-- Start of Information supplied --

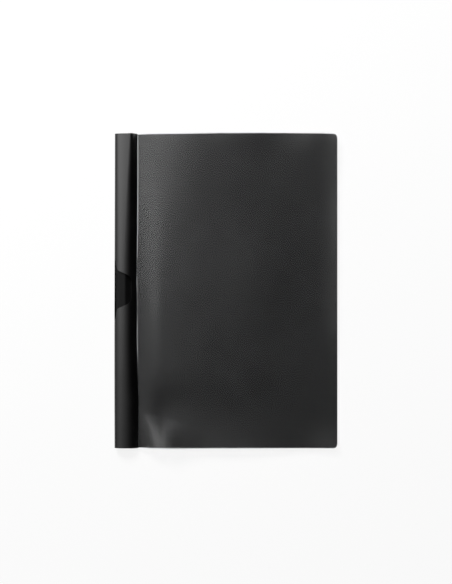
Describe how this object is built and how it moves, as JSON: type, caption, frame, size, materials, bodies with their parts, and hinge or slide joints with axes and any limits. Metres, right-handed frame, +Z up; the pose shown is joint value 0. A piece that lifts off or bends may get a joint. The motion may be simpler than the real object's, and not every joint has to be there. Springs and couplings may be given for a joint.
{
  "type": "clip folder",
  "caption": "A4 clip folder: clear film front cover and folded plastic back cover joined at a humped spine strip with a thumb notch over a sprung steel clip.",
  "frame": {"origin": "centre of the folder's outline on the surface that it lies on", "axes": "+Z up through the front cover, +Y up the page, +X away from the spine"},
  "size_m": [0.22, 0.31, 0.008],
  "materials": {
    "cover_sheet": "satin black plastic sheet",
    "front_film": "clear plastic film with a soft gloss, dark over the black back cover",
    "clip_steel": "matte black paint on spring steel",
    "hinge_film": "matte black film"
  },
  "bodies": {
    "back": {"back_cover": "cover_sheet", "clip_hinge_strip": "hinge_film"},
    "front_leaf": {"spine_strip": "cover_sheet", "front_cover": "front_film"},
    "clip": {"steel_clip": "clip_steel"}
  },
  "joints": [
    {"name": "front_cover_hinge", "type": "hinge", "parent": "back", "child": "front_leaf", "pos_m": [-0.11, 0, 0.004], "axis": [0, -1, 0], "range_deg": [0, 178]},
    {"name": "clip_swing", "type": "hinge", "parent": "back", "child": "clip", "pos_m": [-0.11, 0, 0.004], "axis": [0, -1, 0], "range_deg": [0, 89]}
  ],
  "couplings": [
    {"joint": "clip_swing", "follows": "front_cover_hinge", "ratio": 0.5}
  ]
}
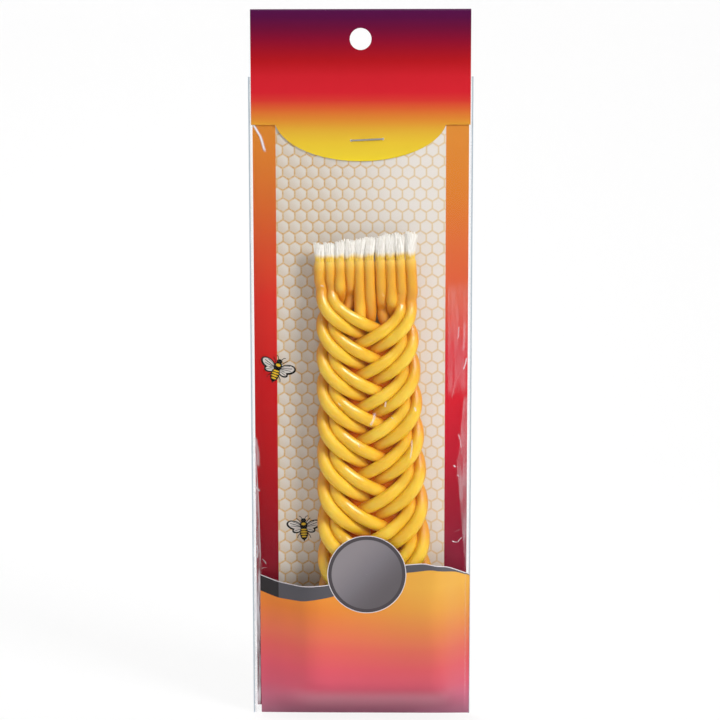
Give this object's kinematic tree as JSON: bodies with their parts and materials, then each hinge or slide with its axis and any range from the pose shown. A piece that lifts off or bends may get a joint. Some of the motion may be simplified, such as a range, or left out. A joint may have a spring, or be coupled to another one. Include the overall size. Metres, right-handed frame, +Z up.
{
  "type": "packaged braided candle",
  "caption": "Braided beeswax havdalah candle in a clear hanging bag, with a honeycomb insert card behind it and a folded header card stapled over the top.",
  "frame": {"origin": "centre of the hang hole, half way through the folded header card", "axes": "+X to the right as the pack is looked at, +Y backwards through the pack, so that the front faces -Y, and +Z up along the pack"},
  "size_m": [0.085, 0.017, 0.2731],
  "materials": {
    "beeswax": "smooth dipped beeswax with a soft sheen",
    "cotton": "white frayed cotton",
    "header_print": "coated card printed with a dark purple to yellow gradient",
    "insert_print": "coated card printed with a honeycomb panel and a gradient border",
    "clear_film": "clear glossy film",
    "staple_steel": "bright drawn wire"
  },
  "bodies": {
    "pack": {"header_card": "header_print", "insert_card": "insert_print", "bag_front": "clear_film", "bag_back": "clear_film", "staple": "staple_steel"},
    "candle": {"taper_1": "beeswax", "taper_2": "beeswax", "taper_3": "beeswax", "taper_4": "beeswax", "taper_5": "beeswax", "taper_6": "beeswax", "taper_7": "beeswax", "taper_8": "beeswax", "taper_9": "beeswax", "taper_10": "beeswax", "wick_1": "cotton", "wick_2": "cotton", "wick_3": "cotton", "wick_4": "cotton", "wick_5": "cotton", "wick_6": "cotton", "wick_7": "cotton", "wick_8": "cotton", "wick_9": "cotton", "wick_10": "cotton"}
  },
  "joints": [
    {"name": "candle_slide", "type": "slide", "parent": "pack", "child": "candle", "axis": [0, 0, 1], "range_m": [0, 0.01]}
  ]
}
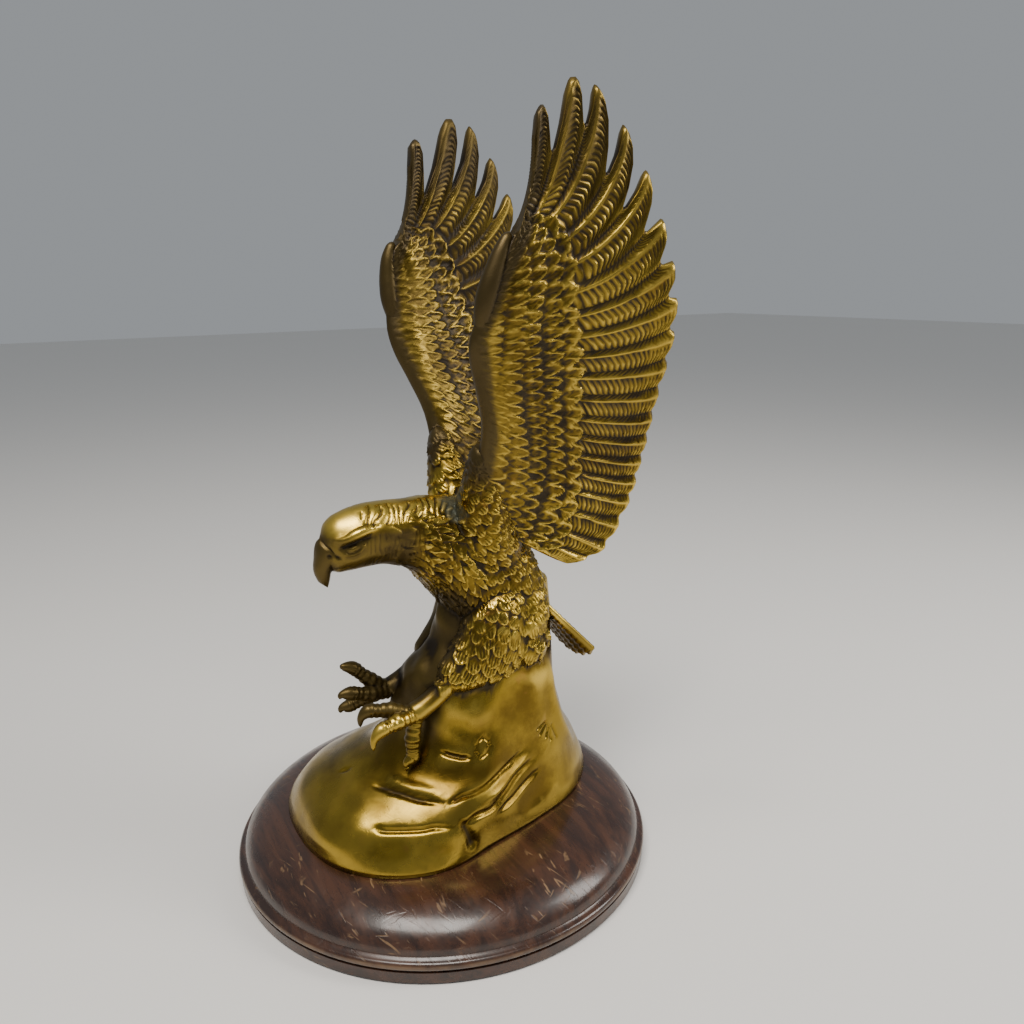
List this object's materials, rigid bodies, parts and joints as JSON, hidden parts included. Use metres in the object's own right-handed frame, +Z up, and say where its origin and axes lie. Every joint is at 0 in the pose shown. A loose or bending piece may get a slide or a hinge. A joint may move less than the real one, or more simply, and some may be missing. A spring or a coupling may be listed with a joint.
{
  "type": "eagle statue",
  "caption": "Cast brass eagle landing on a smooth rock with wings raised and claws forward, fixed on a round turned wooden plinth.",
  "frame": {"origin": "centre of the plinth's flat underside", "axes": "+Z up; the eagle faces -Y and its left wing is on +X"},
  "size_m": [0.178, 0.178, 0.306],
  "materials": {
    "brass": "aged cast brass, dark in the recesses and rubbed bright on the high places",
    "wood": "dark red-brown lacquer, scratched and worn at the rim"
  },
  "bodies": {
    "root": {"eagle": "brass", "plinth": "wood"}
  },
  "joints": []
}
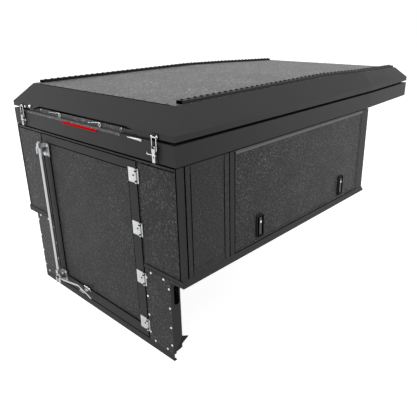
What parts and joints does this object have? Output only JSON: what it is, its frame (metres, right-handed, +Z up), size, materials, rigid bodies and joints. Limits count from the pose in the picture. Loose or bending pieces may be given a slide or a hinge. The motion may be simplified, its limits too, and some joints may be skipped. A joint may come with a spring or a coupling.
{
  "type": "pickup truck canopy",
  "caption": "Square-sided pickup bed canopy with a lift-up lid, an over-cab nose, a hinged rear door with lock rod and top-hinged side doors.",
  "frame": {"origin": "centre of the front rail's underside, on the load bed's rail", "axes": "+X to the vehicle's right, +Y forward along the vehicle, +Z up"},
  "size_m": [1.478, 2.434, 1.295],
  "materials": {
    "powder_coat_stucco": "satin black powder coat on stucco-embossed aluminium sheet",
    "powder_coat_satin": "satin black powder coat",
    "stainless": "brushed stainless steel",
    "black_plastic": "matte",
    "grey_metal": "satin grey paint",
    "rubber": "matte",
    "red_lens": "clear red"
  },
  "bodies": {
    "canopy": {"front_wall": "powder_coat_stucco", "rear_panel_left": "powder_coat_stucco", "rear_panel_right": "powder_coat_stucco", "side_panels": "powder_coat_stucco", "side_door_skin_left": "powder_coat_stucco", "rear_skirts": "powder_coat_stucco", "bed_rails": "powder_coat_satin", "front_rail": "powder_coat_satin", "front_posts": "powder_coat_satin", "mid_posts": "powder_coat_satin", "rear_posts": "powder_coat_satin", "rear_header": "powder_coat_satin", "side_headers": "powder_coat_satin", "rear_sill": "powder_coat_satin", "tray_rear": "powder_coat_satin", "tray_sides": "powder_coat_satin", "tray_nose": "powder_coat_satin", "tray_floor": "powder_coat_satin", "side_door_frame_left": "powder_coat_satin", "tie_brackets": "powder_coat_satin", "lid_hinge_bases": "powder_coat_satin", "hinge_frame_leaves": "stainless", "latch_bases": "stainless", "rod_keepers": "stainless", "lashing_eyes": "stainless", "paddle_frames_left": "black_plastic", "side_hinge_base_right": "grey_metal", "side_hinge_left": "grey_metal", "paddles_left": "grey_metal", "lid_seal": "rubber", "body_gasket": "rubber", "brake_light": "red_lens"},
    "lid": {"lid_shell": "powder_coat_stucco", "roof_skin": "powder_coat_stucco", "roof_rails": "powder_coat_satin", "lid_hinge_straps": "powder_coat_satin", "latch_keepers": "stainless"},
    "rear_door": {"rear_door_frame": "powder_coat_satin", "rear_door_panel": "powder_coat_stucco", "hinge_door_leaves": "stainless", "rod_guides": "stainless", "handle_catch": "stainless"},
    "lock_rod": {"lock_rod": "stainless", "lock_handle": "stainless"},
    "side_door": {"side_door_skin_right": "powder_coat_stucco", "side_door_frame_right": "powder_coat_satin", "side_hinge_leaf_right": "grey_metal", "paddle_frames_right": "black_plastic"},
    "paddle_rear": {"paddle_rear_right": "grey_metal"},
    "paddle_front": {"paddle_front_right": "grey_metal"},
    "latch_lever_right": {"latch_lever_right": "stainless"},
    "latch_lever_left": {"latch_lever_left": "stainless"},
    "latch_bail_right": {"latch_bail_right": "stainless"},
    "latch_bail_left": {"latch_bail_left": "stainless"}
  },
  "joints": [
    {"name": "lid_hinge", "type": "hinge", "parent": "canopy", "child": "lid", "pos_m": [0, 0.662, 0.685], "axis": [-1, 0, 0], "range_deg": [0, 30]},
    {"name": "rear_door_hinge", "type": "hinge", "parent": "canopy", "child": "rear_door", "pos_m": [0.4485, -1.731, 0], "axis": [0, 0, 1], "range_deg": [0, 110]},
    {"name": "lock_rod_turn", "type": "hinge", "parent": "rear_door", "child": "lock_rod", "pos_m": [-0.418, -1.753, 0], "axis": [0, 0, -1], "range_deg": [0, 95]},
    {"name": "side_door_hinge", "type": "hinge", "parent": "canopy", "child": "side_door", "pos_m": [0.7265, 0, 0.569], "axis": [0, -1, 0], "range_deg": [0, 88]},
    {"name": "paddle_rear_turn", "type": "hinge", "parent": "side_door", "child": "paddle_rear", "pos_m": [0.7275, -1.143, 0.167], "axis": [0, -1, 0], "range_deg": [0, 35]},
    {"name": "paddle_front_turn", "type": "hinge", "parent": "side_door", "child": "paddle_front", "pos_m": [0.7275, -0.296, 0.167], "axis": [0, -1, 0], "range_deg": [0, 35]},
    {"name": "latch_lever_right_turn", "type": "hinge", "parent": "canopy", "child": "latch_lever_right", "pos_m": [0.604, -1.738, 0.658], "axis": [-1, 0, 0], "range_deg": [0, 150]},
    {"name": "latch_lever_left_turn", "type": "hinge", "parent": "canopy", "child": "latch_lever_left", "pos_m": [-0.604, -1.738, 0.658], "axis": [-1, 0, 0], "range_deg": [0, 150]},
    {"name": "latch_bail_right_turn", "type": "hinge", "parent": "latch_lever_right", "child": "latch_bail_right", "pos_m": [0.604, -1.737, 0.64], "axis": [-1, 0, 0], "range_deg": [-138, 0]},
    {"name": "latch_bail_left_turn", "type": "hinge", "parent": "latch_lever_left", "child": "latch_bail_left", "pos_m": [-0.604, -1.737, 0.64], "axis": [-1, 0, 0], "range_deg": [-138, 0]}
  ],
  "couplings": [
    {"joint": "latch_bail_right_turn", "follows": "latch_lever_right_turn", "ratio": -0.92},
    {"joint": "latch_bail_left_turn", "follows": "latch_lever_left_turn", "ratio": -0.92}
  ]
}
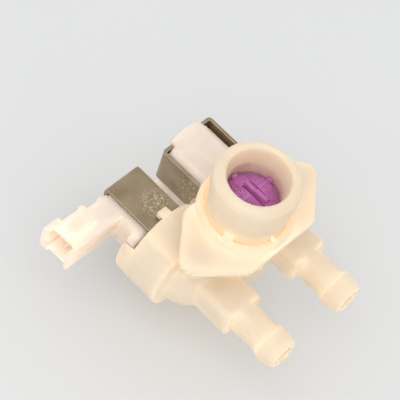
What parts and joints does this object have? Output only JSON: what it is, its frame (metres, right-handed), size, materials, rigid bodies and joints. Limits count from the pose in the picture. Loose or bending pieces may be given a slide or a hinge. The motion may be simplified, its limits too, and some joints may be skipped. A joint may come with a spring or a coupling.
{
  "type": "washing machine inlet valve",
  "caption": "Solenoid water inlet valve: moulded body with inlet spigot and strainer, panel flange, hose tails in front, coils in steel frames with plug sockets behind.",
  "frame": {"origin": "on the inlet axis, in the upper face of the flange that seats against the machine's panel", "axes": "+Z along the inlet axis, out of the inlet; -Y along the hose tails; +Y towards the coils"},
  "size_m": [0.0738, 0.0733, 0.0707],
  "materials": {
    "body": "ivory moulded polypropylene, satin",
    "cover": "white moulded polyamide, satin",
    "filter": "violet moulded plastic",
    "natural": "natural acetal",
    "zinc_steel": "zinc plated, passivated, lightly scratched",
    "soft_steel": "turned stainless steel",
    "copper": "enamelled copper wire",
    "terminal": "tinned brass strip",
    "rubber": "moulded rubber, matt"
  },
  "bodies": {
    "housing": {"valve_body": "body", "inlet_filter": "filter", "flow_washer": "rubber", "flow_regulator": "natural", "diaphragm_left": "rubber", "bonnet_left": "natural", "plunger_spring_left": "soft_steel", "pole_sleeve_front_left": "soft_steel", "pole_sleeve_rear_left": "soft_steel", "coil_bobbin_left": "cover", "coil_winding_left": "copper", "coil_cover_left": "cover", "terminal_front_left": "terminal", "terminal_rear_left": "terminal", "coil_frame_left": "zinc_steel", "frame_plate_left": "zinc_steel", "diaphragm_right": "rubber", "bonnet_right": "natural", "plunger_spring_right": "soft_steel", "pole_sleeve_front_right": "soft_steel", "pole_sleeve_rear_right": "soft_steel", "coil_bobbin_right": "cover", "coil_winding_right": "copper", "coil_cover_right": "cover", "terminal_front_right": "terminal", "terminal_rear_right": "terminal", "coil_frame_right": "zinc_steel", "frame_plate_right": "zinc_steel"},
    "plunger_left": {"plunger_left": "soft_steel", "plunger_seal_left": "rubber"},
    "diaphragm_lift_left": {"diaphragm_core_left": "natural"},
    "plunger_right": {"plunger_right": "soft_steel", "plunger_seal_right": "rubber"},
    "diaphragm_lift_right": {"diaphragm_core_right": "natural"}
  },
  "joints": [
    {"name": "plunger_slide_left", "type": "slide", "parent": "housing", "child": "plunger_left", "axis": [0, 1, 0], "range_m": [0, 0.0022], "stiffness_N_per_m": 60, "springref_m": -0.008, "deforming": ["plunger_spring_left"]},
    {"name": "diaphragm_slide_left", "type": "slide", "parent": "housing", "child": "diaphragm_lift_left", "axis": [0, 1, 0], "range_m": [0, 0.0018], "deforming": ["diaphragm_left"]},
    {"name": "plunger_slide_right", "type": "slide", "parent": "housing", "child": "plunger_right", "axis": [0, 1, 0], "range_m": [0, 0.0022], "stiffness_N_per_m": 60, "springref_m": -0.008, "deforming": ["plunger_spring_right"]},
    {"name": "diaphragm_slide_right", "type": "slide", "parent": "housing", "child": "diaphragm_lift_right", "axis": [0, 1, 0], "range_m": [0, 0.0018], "deforming": ["diaphragm_right"]}
  ],
  "couplings": [
    {"joint": "diaphragm_slide_left", "follows": "plunger_slide_left", "ratio": 0.8},
    {"joint": "diaphragm_slide_right", "follows": "plunger_slide_right", "ratio": 0.8}
  ]
}
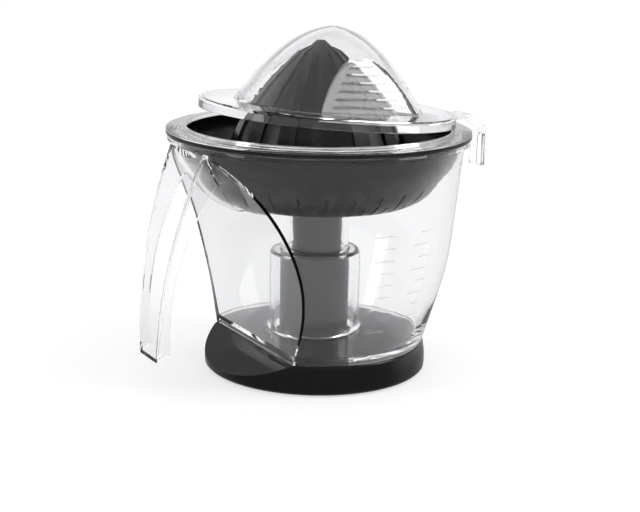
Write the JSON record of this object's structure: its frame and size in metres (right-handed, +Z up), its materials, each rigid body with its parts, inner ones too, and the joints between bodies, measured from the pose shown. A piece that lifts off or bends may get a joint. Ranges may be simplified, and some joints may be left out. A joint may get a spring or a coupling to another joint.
{
  "type": "citrus press juicer",
  "caption": "Small electric citrus press: black base with a drive tower, clear jug with an open handle, slotted strainer, fluted cone, splash ring with a spout, and a domed dust lid.",
  "frame": {"origin": "on the drive axis, in the plane of the feet", "axes": "+Z up along the drive axis, +X towards the spout, -X towards the handle, the lid's grip recesses at +Y and -Y"},
  "size_m": [0.2046, 0.16, 0.1812],
  "materials": {
    "black_gloss": "glossy moulded black plastic",
    "black_satin": "satin moulded black plastic",
    "charcoal_satin": "satin moulded charcoal plastic",
    "black_strainer": "polished black plastic inside, satin outside",
    "black_cone": "satin gloss black plastic",
    "rubber": "soft matt black rubber",
    "steel": "bright turned steel",
    "spring_steel": "drawn spring wire",
    "motor_steel": "zinc-plated pressed steel",
    "magnet": "sintered ferrite, dark grey",
    "copper_coil": "enamelled copper winding",
    "gear_plastic": "natural acetal",
    "dark_plastic": "dark glass-filled nylon",
    "ivory_plastic": "ivory polyamide",
    "red_plastic": "red acetal",
    "clear_jug": "crystal clear polished plastic",
    "clear_ring": "crystal clear polished plastic",
    "clear_lid": "crystal clear polished plastic"
  },
  "bodies": {
    "base": {"base_housing": "black_gloss", "drive_tower": "charcoal_satin", "base_plate": "black_satin", "rubber_feet": "rubber", "base_screws": "steel", "cable_bushing": "rubber", "terminal_block": "ivory_plastic", "microswitch": "dark_plastic", "return_spring": "spring_steel", "tower_bush": "gear_plastic", "shaft_seal": "rubber"},
    "plunger": {"switch_plunger": "red_plastic"},
    "drive": {"motor_can": "motor_steel", "stator_coil": "copper_coil", "motor_end_plate": "motor_steel", "gear_housing": "gear_plastic", "gearbox_cover": "dark_plastic", "gearbox_screws": "steel"},
    "rotor": {"rotor_magnet": "magnet", "rotor_shaft": "steel"},
    "carrier": {"planet_carrier": "dark_plastic", "output_spindle": "steel"},
    "planet_1": {"planet_gear_1": "gear_plastic"},
    "planet_2": {"planet_gear_2": "gear_plastic"},
    "planet_3": {"planet_gear_3": "gear_plastic"},
    "jug": {"jug": "clear_jug"},
    "strainer": {"strainer": "black_strainer"},
    "cone": {"reaming_cone": "black_cone"},
    "splash_ring": {"splash_ring": "clear_ring"},
    "lid": {"dome_lid": "clear_lid"}
  },
  "joints": [
    {"name": "drive_press", "type": "slide", "parent": "base", "child": "drive", "axis": [0, 0, -1], "range_m": [0, 0.0015], "stiffness_N_per_m": 1600, "springref_m": -0.003, "deforming": ["return_spring"]},
    {"name": "plunger_press", "type": "slide", "parent": "base", "child": "plunger", "axis": [0, 0, -1], "range_m": [0, 0.0015]},
    {"name": "rotor_spin", "type": "hinge", "parent": "drive", "child": "rotor", "pos_m": [0, 0, 0.03], "axis": [0, 0, 1], "continuous": true},
    {"name": "carrier_spin", "type": "hinge", "parent": "drive", "child": "carrier", "pos_m": [0, 0, 0.05], "axis": [0, 0, 1], "continuous": true},
    {"name": "planet_1_spin", "type": "hinge", "parent": "carrier", "child": "planet_1", "pos_m": [0.0081, 0, 0.0455], "axis": [0, 0, 1], "continuous": true},
    {"name": "planet_2_spin", "type": "hinge", "parent": "carrier", "child": "planet_2", "pos_m": [-0.00405, 0.00701, 0.0455], "axis": [0, 0, 1], "continuous": true},
    {"name": "planet_3_spin", "type": "hinge", "parent": "carrier", "child": "planet_3", "pos_m": [-0.00405, -0.00701, 0.0455], "axis": [0, 0, 1], "continuous": true},
    {"name": "jug_lift", "type": "slide", "parent": "base", "child": "jug", "axis": [0, 0, 1], "range_m": [0, 0.12]},
    {"name": "strainer_lift", "type": "slide", "parent": "jug", "child": "strainer", "axis": [0, 0, 1], "range_m": [0, 0.08]},
    {"name": "cone_spin", "type": "hinge", "parent": "strainer", "child": "cone", "pos_m": [0, 0, 0.12], "axis": [0, 0, 1], "continuous": true},
    {"name": "ring_lift", "type": "slide", "parent": "strainer", "child": "splash_ring", "axis": [0, 0, 1], "range_m": [0, 0.07]},
    {"name": "lid_lift", "type": "slide", "parent": "splash_ring", "child": "lid", "axis": [0, 0, 1], "range_m": [0, 0.07]}
  ],
  "couplings": [
    {"joint": "plunger_press", "follows": "drive_press", "ratio": 1},
    {"joint": "carrier_spin", "follows": "rotor_spin", "ratio": 0.22222},
    {"joint": "cone_spin", "follows": "rotor_spin", "ratio": 0.22222},
    {"joint": "planet_1_spin", "follows": "rotor_spin", "ratio": -0.62222},
    {"joint": "planet_2_spin", "follows": "rotor_spin", "ratio": -0.62222},
    {"joint": "planet_3_spin", "follows": "rotor_spin", "ratio": -0.62222}
  ]
}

-- End of Information supplied --

** Aim **
From the entries above, select each line containing the string "does".

** Reply **
What parts and joints does this object have? Output only JSON: what it is, its frame (metres, right-handed, +Z up), size, materials, rigid bodies and joints. Limits count from the pose in the picture. Loose or bending pieces may be given a slide or a hinge. The motion may be simplified, its limits too, and some joints may be skipped. A joint may come with a spring or a coupling.
What parts and joints does this object have? Output only JSON: what it is, its frame (metres, right-handed), size, materials, rigid bodies and joints. Limits count from the pose in the picture. Loose or bending pieces may be given a slide or a hinge. The motion may be simplified, its limits too, and some joints may be skipped. A joint may come with a spring or a coupling.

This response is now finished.